Billionaire Mr Day, who is behind The Edinburgh Woollen Mill Group, earlier in April acquired more than half of the company’s shares through holding company Spectre, triggering a mandatory takeover bid.
But the retailer told shareholders on Friday to “take no action”, deriding the offer as too low and adding that it is to embark on a cost-cutting exercise.
Bonmarche said that, in light of the fourth quarter, it is planning a number of “cost reduction actions across the group and anticipates starting the implementation of these shortly”.
Rejecting Mr Day’s overtures, the firm stated: “In view of Spectre’s position as the majority shareholder in Bonmarche, the board has sought to engage with Philip Day to discuss the future plans for the business for the benefits of all stakeholders.
“The board will be writing to shareholders with its formal response to the mandatory cash offer once the offer document has been posted by Spectre.
“In the meantime, Bonmarche shareholders are strongly advised to take no action in relation to their Bonmarche shares.”
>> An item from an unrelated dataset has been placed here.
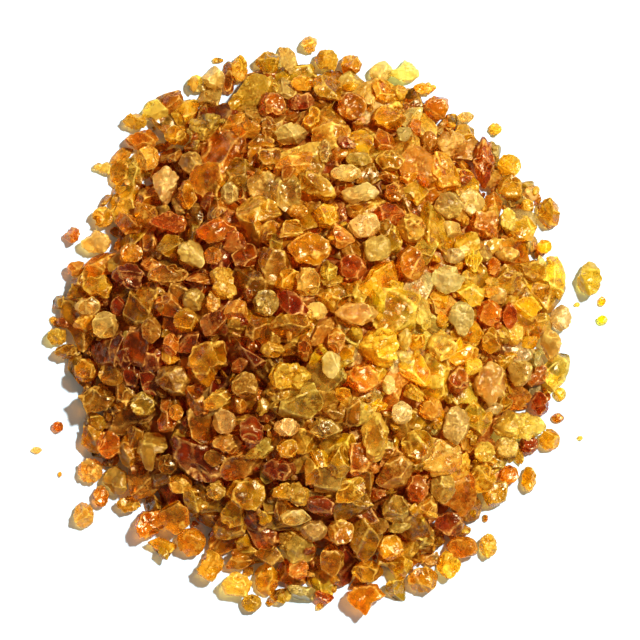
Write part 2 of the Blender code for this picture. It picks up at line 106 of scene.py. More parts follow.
# Middle-sized granules of the top layer: tone, x, y, then either the radius, or half the
# width and half the depth, or the reach towards +X, +X+Y, +Y, -X+Y, -X, -X-Y, -Y and +X-Y
MIDDLE_GRANULES = [
    ("golden", -27.5, 26.4, (1.8, 2, 3, 2, 1.8, 2.4, 3.4, 2.6)),
    ("golden", -29.7, 38.2, (2.6, 2.4, 2, 2.2, 2.6, 2.4, 2, 2.6)),
    ("golden", -15.5, 39.2, (3, 2.2, 1.8, 2, 3, 2.4, 1.8, 2.4)),
    ("orange", -10.5, 44.2, (2.8, 2.8, 2.4, 3, 2.6, 3.2, 2, 3)),
    ("dark_red", -4.7, 44.8, (2.8, 2.6, 1.4, 1.8, 2.6, 2.4, 1.6, 2)),
    ("orange", 5.5, 43.8, (3, 2.8)),
    ("pale", 7.9, 19.6, (3.2, 3.2, 2.4, 2.6, 3.4, 2.8, 2.4, 2.8)),
    ("amber", 37.3, 27.8, (2.6, 2.6, 2.6, 2.4, 2.6, 2.6, 2.8, 3.2)),
    ("brown", -31.1, 10, (4, 2.8, 2, 2.6, 4.2, 2.6, 2.4, 2.4)),
    ("yellow", -20.3, 8.4, (2.4, 3.2, 3.4, 3.2, 1.8, 2.4, 3.4, 4)),
    ("straw", -3.3, 8.4, (2.4, 2.8, 3.2, 2.8, 2.2, 2.6, 3, 3)),
    ("tan", 10.5, 15.2, (2.8, 3.2, 2.6, 2.8, 2.8, 3.2, 2.6, 2.8)),
    ("pale", 1.3, -7.8, (1.8, 2.4, 2.8, 2.4, 1.8, 2.2, 2.8, 2)),
    ("orange", 7.1, -10.4, (3.6, 3.6, 2.8, 2.8, 3.4, 2.8, 3, 3.6)),
    ("brown", -15.7, -12, (2.8, 2.8, 3, 2.6, 2.8, 2.6, 2.8, 3.2)),
    ("dark_red", -14.5, -21, (2.4, 2.8, 3.2, 2.8, 2.4, 2.6, 3.6, 2.8)),
    ("smoky", 27.3, 1.4, (2.4, 3, 3.6, 3, 2.8, 2.4, 3.8, 2.6)),
    ("orange", 32.9, 2.4, (2.7,)),
    ("tan", 39.1, -9.8, (2.6, 3.2, 2.6, 2.8, 2.2, 2.4, 2.8, 2.6)),
    ("red_brown", 42.9, -10.2, (1.8, 2.6, 2, 1.2, 1.8, 2.8, 2, 2)),
    ("brown", -31.3, -27.8, (2.1,)),
    ("straw", -47.3, -29.4, (2.6,)),
    ("amber", -26.9, -43.8, (3,)),
    ("orange", -19.7, -23.6, (3.6, 2.6, 1.8, 2.4, 3.8, 2, 1.8, 3)),
    ("dark_red", -8.9, -28.6, (3.6, 2.6, 2.2, 2.8, 3.6, 2.8, 2.2, 2.8)),
    ("tan", 14.3, -36.8, (2.9,)),
    ("amber", 3.3, -41.4, (2.8,)),
    ("golden", 13.3, -44.6, (2.7,)),
    ("straw", 10.1, -22, (2.6, 3.2, 5, 3.6, 2.8, 3.2, 5.6, 3)),
    ("amber", 18.5, -24, (3.4,)),
    ("straw", 32.1, -25.4, (2.2,)),
    ("tan", 23.7, -32.4, (2.4, 2.8, 3.4, 2.8, 2.6, 2.8, 3.4, 3)),
    ("golden", 31.5, -30.8, (3,)),
    ("dark_red", 25.5, -40, (2.8, 2.6, 2.6, 3, 3.4, 2.8, 2.6, 2.8)),
    ("yellow", 25.1, -48, (2.5, 2.4, 2.6, 2.4, 2.5, 2.8, 3.2, 2.8)),
    ("pale", -47.7, 3.8, (2.8, 2.4, 1.8, 2, 2.6, 2.4, 1.8, 2.4)),
    ("golden", -47.9, -9.2, (2.5,)),
    ("straw", -35.7, 33.6, (2.6,)),
    ("tan", -44.9, 31.8, (1.8, 1.6, 0.8, 1.4, 2, 1, 1.2, 2)),
    ("orange", -19.3, 50, (1.3, 3.5)),
    ("pale", -18.9, 26.2, (1.8, 2.4)),
    ("golden", -44.7, 21.8, (2.2,)),
    ("golden", -17.1, 51.8, (1.6, 2.9)),
    ("yellow", 20.3, 47.8, (2.4, 1.2)),
    ("golden", -4.3, 48.6, (2.5, 1.6)),
    ("yellow", -2.5, 41.4, (1.6, 2.4, 2.4, 1.2, 1.6, 2.6, 3, 1.8)),
    ("brown", -11.1, 39.4, (1.5, 2.5)),
    ("pale", 0.1, 34.6, (1.4, 2.7)),
    ("yellow", 5.3, 48, (1.7, 1)),
    ("orange", 13.9, 26.4, (2,)),
    ("golden", -5.3, 22.6, (2.2, 1.5)),
    ("yellow", 0.3, 21.6, (2.6,)),
    ("tan", 6.7, 33, (2.7, 1.5)),
    ("pale", 4.3, 30.2, (3.2, 1.7)),
    ("golden", 13.1, 32.8, (3, 2.2)),
    ("orange", 20.9, 36.4, (1.8, 2.7)),
    ("pale", 28.5, 42, (1.8, 1.1)),
    ("yellow", 34.5, 39.6, (1.4, 1.3)),
    ("yellow", 37.3, 32.2, (2.5, 2.4)),
    ("straw", 36.9, 21, (1.6, 2.8)),
    ("yellow", 44.3, 15.8, (1.6, 1.5)),
    ("golden", 40.9, 23.8, (1.3, 1.8)),
    ("pale", -43.9, 0, (2.8,)),
    ("brown", -51.7, -5.4, (2.8, 1.5)),
    ("golden", -38.7, 14.4, (2.5, 2)),
    ("tan", -25.9, 5, (2.4,)),
    ("brown", -34.5, -1, (2, 2.7)),
    ("golden", -27.5, 1, (2.5,)),
    ("straw", -36.1, -15.8, (2.6,)),
    ("golden", -29.5, -17.4, (1.5, 1.7)),
    ("orange", -30.5, -4, (1.7, 2.4)),
    ("golden", -22.1, 4.6, (1.5, 2.4)),
    ("pale", -1.7, 2.8, (2.3, 1.8)),
    ("tan", -11.5, 4.4, (2.7,)),
    ("red_brown", 5.5, 11.4, (2.8,)),
    ("tan", 15.9, -2.6, (1.3, 2.5)),
    ("orange", 2.3, -3, (1.8, 2.6)),
    ("golden", -10.3, -4.8, (2.5, 1.6)),
    ("orange", -3.9, -4.4, (1.4, 2.8)),
    ("pale", 12.7, -11.8, (1.3, 2)),
    ("pale", 15.3, -17.4, (2.1, 2.4)),
    ("pale", -7.5, -20.2, (2.7, 1.8)),
    ("pale", 25.7, 13.8, (2.2, 1.6)),
    ("amber", 33.3, -3.2, (2, 2.8)),
    ("straw", 38.3, -1.8, (1.8, 2.5)),
    ("red_brown", 26.7, -11, (2.1, 2.8)),
    ("orange", 21.1, -16.6, (2.4,)),
    ("red_brown", 37.1, 1.8, (1.5, 2.8)),
    ("orange", 33.9, 11.6, (1.3, 2.1)),
    ("tan", 36.7, 14.2, (2.5, 1.5)),
    ("orange", -43.3, -24, (2.4, 3)),
    ("golden", -28.9, -31.8, (2.6, 2)),
    ("orange", -45.1, -34.6, (1.6, 2.4)),
    ("golden", -39.5, -36.2, (2.5, 1.7)),
    ("pale", -19.9, -19.2, (2.4, 2.6)),
    ("straw", -21.7, -33.2, (2.1, 1.8)),
    ("smoky", -2.1, -41.2, (2.8, 2.2)),
    ("golden", -11.7, -51.4, (2.5, 3.4)),
    ("amber", -14.7, -56.2, (2.2, 1.8)),
    ("orange", -5.3, -49, (2.2,)),
    ("brown", 1.5, -47.2, (2.5, 3.3)),
    ("amber", 8.7, -49.6, (3.3, 2.2)),
    ("tan", 0.1, -20.4, (3.5, 2.1)),
    ("golden", -7.3, -24.4, (2.3, 2)),
    ("red_brown", 18.5, -32.6, (2.2, 3)),
    ("amber", 19.9, -51.4, (3.2, 2.7)),
    ("tan", 36.7, -24.6, (2.4, 2.3)),
    ("orange", 37.3, -30.2, (2,)),
    ("amber", 41.3, -31.2, (1.5, 2.8)),
    ("golden", 33.1, -44.6, (1.8, 2.6)),
    ("amber", 45.5, -23.2, (2.2, 2.3)),
    ("dark_red", 41.3, -24.2, (2,)),
]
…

Earlier this month, Mr Day bought more than 26 million shares, representing 52.4% of the struggling firm.
At just 11.445p per share, the offer represents a significant discount and values the whole entity at just £5.7 million.
Spectre said at the time that it would undertake a profitability assessment on Bonmarche’s estate of more than 300 stores and shutter under-performing sites or reduce costs by cutting the number of staff or seeking a lower rent.
It comes after Bonmarche issued its third profit warning in just six months in March.
The womenswear retailer said it has seen “significantly weaker” trading since the start of the month, reversing a bounce-back in January and February after it resorted to heavy discounting to shift stock.
Mr Day’s name has been linked with several retail turnarounds. At the weekend he was named as a bidder in the race for collapsed womenswear brand LK Bennett, though he later withdrew from the process.
Last year he was one of the potential buyers circling House of Fraser, which was eventually sold to Sports Direct owner Mike Ashley.
His other investments include Peacocks, Proquip, Austin Reed, Country Casuals, Jaeger and Jacques Vert.